The emotionally-charged financial markets are an exceedingly fertile breeding ground for myths.
Capital, which should be a useful tool and nothing more, tends to evoke incredibly strong emotions. All kinds of crucial human needs and desires are somehow symbolized in capital. Foundationally, capital represents the ability to easily purchase life's necessities like food, shelter, and education free from worry.
More mystically, capital has become a proxy for higher-level human desires. Virtually everyone seeks freedom, fulfillment, happiness, comfort, and status, and somehow capital has come to characterize each of these powerful life goals.
There is probably nothing else on Earth that is as powerful of emotional lightning-rod across entire populations as capital, or its most liquid form, money.
Emotions are the mortal enemy of rationality. Whenever greed or fear squeezes the hearts of investors and speculators with an iron fist, all of a sudden there is no room left for reason and it is unceremoniously evicted. Emotions cause investors and speculators to act impulsively without carefully considering all their potential courses of action, and the results of this shooting-from-the-hip style of capital management are universally disastrous.
All the powerful emotions that capital generates inevitably focus on the financial markets like an industrial laser. Because the emotionally-heavy concept of capital floods investors' souls and drives out rationality, a complex mythology has arisen surrounding the markets.
One key myth in the capital markets encompasses bulls and bears. Bulls, of course, believe the markets are heading higher. Bears, the other side of the coin, believe the markets are heading lower.
Bulls and bears can both be rational at times, and they can both be emotional at other times. The emotionally-charged myth that has arisen, however, states that bulls are optimistic and bears are pessimistic. I would like to address the popular misconception that all bears are pessimists in this essay.

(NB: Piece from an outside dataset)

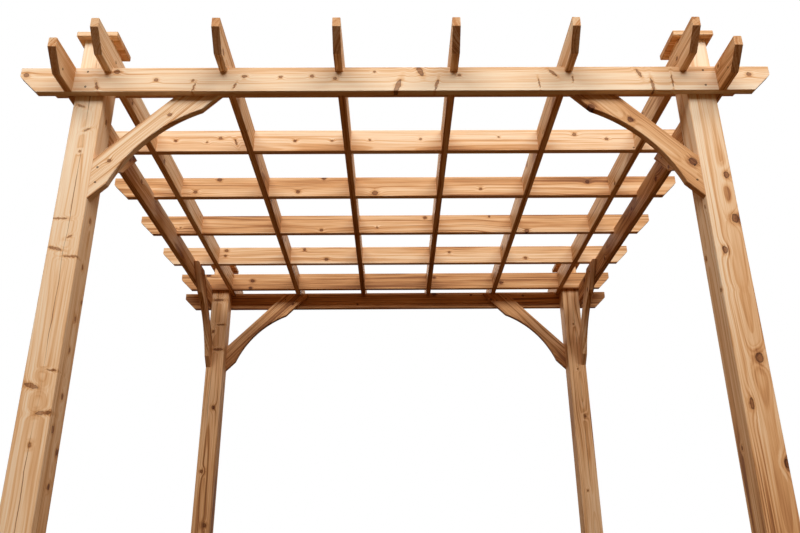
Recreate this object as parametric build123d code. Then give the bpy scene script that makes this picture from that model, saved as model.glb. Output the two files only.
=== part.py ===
# Garden pergola in solid timber, 3.66 m square and 3.08 m high.
#
# Four square posts carry a ring of four beams. Six rafters and six purlins lie on the
# beams and lock into each other with halving joints, so the roof is one flat open grid.
# Two curved braces stiffen every post, and a flat cap closes each post's end grain.
#
# Sizes are in millimetres. X runs along the front, Y runs from front to back, Z is up.
# The origin is on the floor, in the middle of the four posts.

import os

from build123d import *

# Timber as it is sold: planed boards 38 by 140 mm in 12 ft lengths, planed posts 140 mm
# square in 10 ft lengths.
BOARD_THICKNESS = 38.0
BOARD_HEIGHT = 140.0
BOARD_LENGTH = 3658.0
POST_SIDE = 140.0
POST_HEIGHT = 3048.0

# The roof grid
MEMBERS_EACH_WAY = 6
MEMBER_SPACING = 562.5
POST_ABOVE_GRID_UNDERSIDE = 224.0
SEAT_DEPTH = 28.0

# Every board end has a short plumb cut at the top and then slopes away at 45 degrees.
END_PLUMB = 50.0

# Braces: a board at 45 degrees with a shallow arc sawn out of its lower edge
BRACE_WIDTH = 148.0
BRACE_THICKNESS = 38.0
BRACE_DROP = 668.0
BRACE_SHOULDER = 107.0
BRACE_ARC_RISE = 58.0

# Post caps
CAP_OVERHANG = 32.0
CAP_THICKNESS = 30.0

# Eased edges: posts are rounded over, boards and caps are bevelled.
POST_ROUNDING = 6.0
BOARD_BEVEL = 2.5
CAP_BEVEL = 3.0

# Places worked out from the sizes above
HALF_LAP = BOARD_HEIGHT / 2
GRID_UNDERSIDE = POST_HEIGHT - POST_ABOVE_GRID_UNDERSIDE
BEAM_UNDERSIDE = GRID_UNDERSIDE + SEAT_DEPTH - BOARD_HEIGHT
OUTER_MEMBER = MEMBER_SPACING * (MEMBERS_EACH_WAY - 1) / 2
POST_INNER_FACE = OUTER_MEMBER + BOARD_THICKNESS / 2
POST_CENTRE = POST_INNER_FACE + POST_SIDE / 2
POST_OUTER_FACE = POST_INNER_FACE + POST_SIDE
BEAM_CENTRE = POST_OUTER_FACE + BOARD_THICKNESS / 2
MEMBER_PLACES = [MEMBER_SPACING * n - OUTER_MEMBER for n in range(MEMBERS_EACH_WAY)]
BEAM_PLACES = [-BEAM_CENTRE, BEAM_CENTRE]

# Turning a board that lies along X so that it lies along Y
FRONT_TO_BACK = Rot(0, 0, 90)


def plain_board():
    """A board on edge along X, with its underside at Z = 0 and its middle at the origin."""
    tip = BOARD_LENGTH / 2
    end_slope = BOARD_HEIGHT - END_PLUMB
    outline = Polyline(
        (-tip, BOARD_HEIGHT),
        (-tip, end_slope),
        (end_slope - tip, 0),
        (tip - end_slope, 0),
        (tip, end_slope),
        (tip, BOARD_HEIGHT),
        close=True,
    )
    board = extrude(Plane.XZ * make_face(outline), BOARD_THICKNESS / 2, both=True)
    return chamfer(board.edges().filter_by(Axis.X), BOARD_BEVEL)


def cut_notches(board, places, depth, from_top):
    """Saw a slot one board wide into the board's top or bottom edge at each place."""
    z = BOARD_HEIGHT - depth / 2 if from_top else depth / 2
    slot = Box(BOARD_THICKNESS, 2 * BOARD_THICKNESS, depth)
    return board - [Pos(place, 0, z) * slot for place in places]


def make_post():
    """A square post with its four long edges rounded over."""
    post = Box(POST_SIDE, POST_SIDE, POST_HEIGHT, align=(Align.CENTER, Align.CENTER, Align.MIN))
    return fillet(post.edges().filter_by(Axis.Z), POST_ROUNDING)


def make_cap():
    """A flat square cap, bevelled all round, that oversails the post."""
    side = POST_SIDE + 2 * CAP_OVERHANG
    cap = Box(side, side, CAP_THICKNESS, align=(Align.CENTER, Align.CENTER, Align.MIN))
    return chamfer(cap.edges(), CAP_BEVEL)


def make_brace():
    """A curved brace in the XZ plane for a post on its left, under a grid above it.

    X = 0 is the post's face and Z = 0 is the underside of the grid. The foot is cut plumb
    to bear on the post and the head is cut level to bear under the grid. The arc starts
    and ends one shoulder away from the post and from the beam's underside.
    """
    drop = BRACE_DROP
    slant = BRACE_WIDTH * 2**0.5
    shoulder = BRACE_SHOULDER / 2**0.5
    below_beam = drop - (BOARD_HEIGHT - SEAT_DEPTH)
    arc_low = (shoulder, shoulder - drop)
    arc_high = (below_beam - shoulder, below_beam - shoulder - drop)
    outline = [
        Polyline(arc_low, (0, -drop), (0, slant - drop), (drop - slant, 0), (drop, 0), arc_high),
        SagittaArc(arc_low, arc_high, BRACE_ARC_RISE),
    ]
    brace = extrude(Plane.XZ * make_face(outline), BRACE_THICKNESS / 2, both=True)
    on_a_side = brace.edges().filter_by(lambda edge: abs(edge.center().Y) > 1)
    between_the_cuts = on_a_side.filter_by(lambda edge: edge.center().X > 1 and edge.center().Z < -1)
    return chamfer(between_the_cuts, BOARD_BEVEL)


def save(name, shape):
    export_step(shape, f"parts/{name}.step")


def save_posts_and_caps():
    for y_name, y in (("front", -POST_CENTRE), ("back", POST_CENTRE)):
        for x_name, x in (("left", -POST_CENTRE), ("right", POST_CENTRE)):
            save(f"{y_name}_{x_name}_post", Pos(x, y, 0) * make_post())
            save(f"{y_name}_{x_name}_cap", Pos(x, y, POST_HEIGHT) * make_cap())


def save_beams():
    """The ring of beams. The side beams drop over the front and back beams at the corners."""
    cross_beam = cut_notches(plain_board(), BEAM_PLACES, HALF_LAP, from_top=True)
    side_beam = cut_notches(plain_board(), BEAM_PLACES, HALF_LAP, from_top=False)
    save("front_beam", Pos(0, -BEAM_CENTRE, BEAM_UNDERSIDE) * cross_beam)
    save("back_beam", Pos(0, BEAM_CENTRE, BEAM_UNDERSIDE) * cross_beam)
    save("left_beam", Pos(-BEAM_CENTRE, 0, BEAM_UNDERSIDE) * FRONT_TO_BACK * side_beam)
    save("right_beam", Pos(BEAM_CENTRE, 0, BEAM_UNDERSIDE) * FRONT_TO_BACK * side_beam)


def save_roof_grid():
    """Rafters run front to back and purlins run across. Both are seated over the beams,
    and they are halved into each other wherever they cross."""
    seated = cut_notches(plain_board(), BEAM_PLACES, SEAT_DEPTH, from_top=False)
    rafter = cut_notches(seated, MEMBER_PLACES, HALF_LAP, from_top=True)
    purlin = cut_notches(seated, MEMBER_PLACES, HALF_LAP, from_top=False)
    for number, place in enumerate(MEMBER_PLACES, start=1):
        save(f"rafter_{number}", Pos(place, 0, GRID_UNDERSIDE) * FRONT_TO_BACK * rafter)
        save(f"purlin_{number}", Pos(0, place, GRID_UNDERSIDE) * purlin)


def save_braces():
    """Each beam has a brace at both ends, set against the beam's inner face."""
    right_hand = make_brace()
    left_end = Pos(-POST_INNER_FACE, BRACE_THICKNESS / 2 - POST_OUTER_FACE, GRID_UNDERSIDE)
    right_end = Pos(POST_INNER_FACE, BRACE_THICKNESS / 2 - POST_OUTER_FACE, GRID_UNDERSIDE)
    left_hand = Rot(0, 0, 180) * right_hand
    quarter_turns = [
        ("front", 0, "left", "right"),
        ("right", 90, "front", "back"),
        ("back", 180, "right", "left"),
        ("left", 270, "back", "front"),
    ]
    for beam, angle, start, finish in quarter_turns:
        turn = Rot(0, 0, angle)
        save(f"{beam}_beam_{start}_brace", turn * left_end * right_hand)
        save(f"{beam}_beam_{finish}_brace", turn * right_end * left_hand)


def main():
    os.makedirs("parts", exist_ok=True)
    save_posts_and_caps()
    save_beams()
    save_roof_grid()
    save_braces()


if __name__ == "__main__":
    main()
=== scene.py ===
# %% [markdown]
# # A cedar garden pergola
#
# The timber is already here: the frame holds the posts, caps, beams, rafters, purlins and
# braces at their real size. What is left for Blender is the look of planed cedar, the
# screws, the light and the camera. The steps are the camera, a small helper for shader
# maths, the light, the knots, the wood, the marks of each board, and the screws.

# %% The frame
import math
import random

import bmesh
import bpy
from mathutils import Matrix, Vector


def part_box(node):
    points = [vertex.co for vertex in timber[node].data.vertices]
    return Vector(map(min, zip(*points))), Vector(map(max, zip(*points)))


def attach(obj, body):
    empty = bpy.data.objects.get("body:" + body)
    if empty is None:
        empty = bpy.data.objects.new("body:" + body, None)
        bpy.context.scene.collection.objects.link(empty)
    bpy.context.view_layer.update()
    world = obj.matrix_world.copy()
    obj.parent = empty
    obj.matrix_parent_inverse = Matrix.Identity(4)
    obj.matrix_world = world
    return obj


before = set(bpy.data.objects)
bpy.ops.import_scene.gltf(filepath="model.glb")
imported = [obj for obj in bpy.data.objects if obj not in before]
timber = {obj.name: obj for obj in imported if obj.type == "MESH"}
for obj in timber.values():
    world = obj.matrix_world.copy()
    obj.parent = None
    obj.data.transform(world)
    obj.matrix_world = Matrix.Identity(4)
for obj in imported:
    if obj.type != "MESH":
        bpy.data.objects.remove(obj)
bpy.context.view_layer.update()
print("pieces of timber:", len(timber))

# %% [markdown]
# ## The camera
#
# The pergola was photographed from the front with a moderately wide lens, half a metre
# above the floor and looking up, so the roof grid shows from below. The place and the
# angles were solved from the edges of the boards, and the lens from their vanishing
# points. A camera looks down its own -Z axis, so it is first tipped up from there.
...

It is not too difficult to understand the developments that have spawned the pessimistic-bear myth.
Over the long run, history has unambiguously shown that stock markets have a strong upward bias. Two major strategic factors contribute to this phenomenon.
First, general prosperity for the fraction of humanity fortunate enough to live in the First World continuously increases over time. We humans, deep down, are an optimistic hard-working lot and we constantly strive to improve the standard of living for our own families. When countless centuries, diligent work, advancing technology, and greater general knowledge are all mixed together, the result is an overall higher standard of living.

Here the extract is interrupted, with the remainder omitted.